I think Centerview is pretty unique in how they are expanding. It seems like they really want to keep everything tight knit. They have not hired nearly as many people as a Perella or Moelis but the hirings they have made have been quality. I think Alan Schwartz almost went there before going to Guggenheim. The Healthcare team from Merrill (Alan Hartman) and Tech team from UBS LA (David St. Jean who was part of the golden era with Raich, Webber, Stewart and the bunch) are also excellent additions.

If anyone could shed some light on how the graduating analyst class is doing, that would be great.

 
Jun 7, 2012 - 6:43pm

bunkerbanker:
jimbojones you are a fucking moron. can one of the mods ban him please.

I second that.

-------------------------------------------------- "Whenever I'm about to do something, I think, 'Would an idiot do that?' And if they would, I do NOT do that thing." -Dwight Schrute, "The Office"-
 
Jun 7, 2012 - 6:44pm

bump, can anyone shed any light on this subject??

or do most analysts just get promoted to associates and stay within the firm?

 
Jun 7, 2012 - 6:53pm

Centerview LA (Originally Posted: 08/30/2013)

any info? I know they have century city office but is it a good office? I've never heard anything about it until my VP brought them up in passing.

(deals? group? size?)

thanks

I don't throw darts at a board. I bet on sure things. Read Sun-tzu, The Art of War. Every battle is won before it is ever fought- GG
 
Jan 10, 2012 - 4:35am

AstonMartin:
exiting from there must be a bitch though. I'd imagine they expect you to stay 3+ years?

Did you pay attention? Why would you want to leave? They have their own PE fund.

"There are three ways to make a living in this business: be first, be smarter, or cheat."
 
Jun 7, 2012 - 6:57pm

Centerview featured in Dealbook (Originally Posted: 02/29/2008)

Haven't heard many people on this board inquiring about this boutique, but Dealbook has a feature on Effron and Centerview that seems pretty comprehensive.
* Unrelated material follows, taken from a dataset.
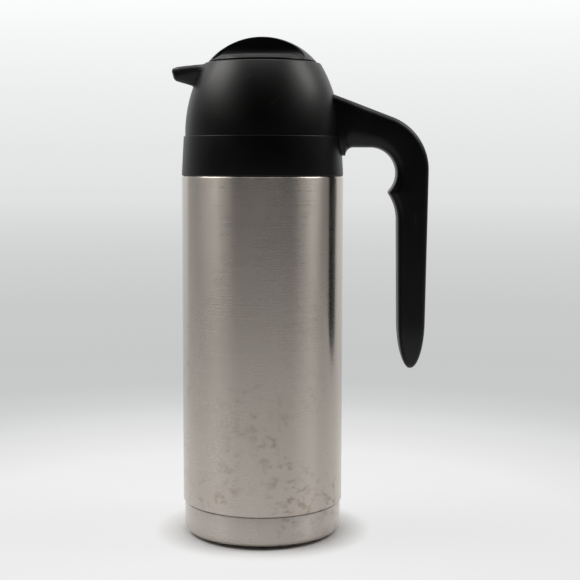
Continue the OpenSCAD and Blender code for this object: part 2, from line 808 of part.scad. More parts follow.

While I may interject that I am not a big Andrew Ross Sorkin fan (or most financial journalists who seem to form opinions before facts, for that matter), and also mention that Effron/Centerview ran a sellside for us a year or two ago and apparently we came away much less than impressed and haven't considered them since..

http://dealbook.blogs.nytimes.com/2008/02/29/centerview-a-hot-boutique-…

 
Jun 7, 2012 - 7:03pm

The deals that they get are awesome from the people that I've talked to. One banker I talked to was so busy, he was willing to talk but we had to stop the call while we were talking cuz he had fire-drills to take care of at the last moment.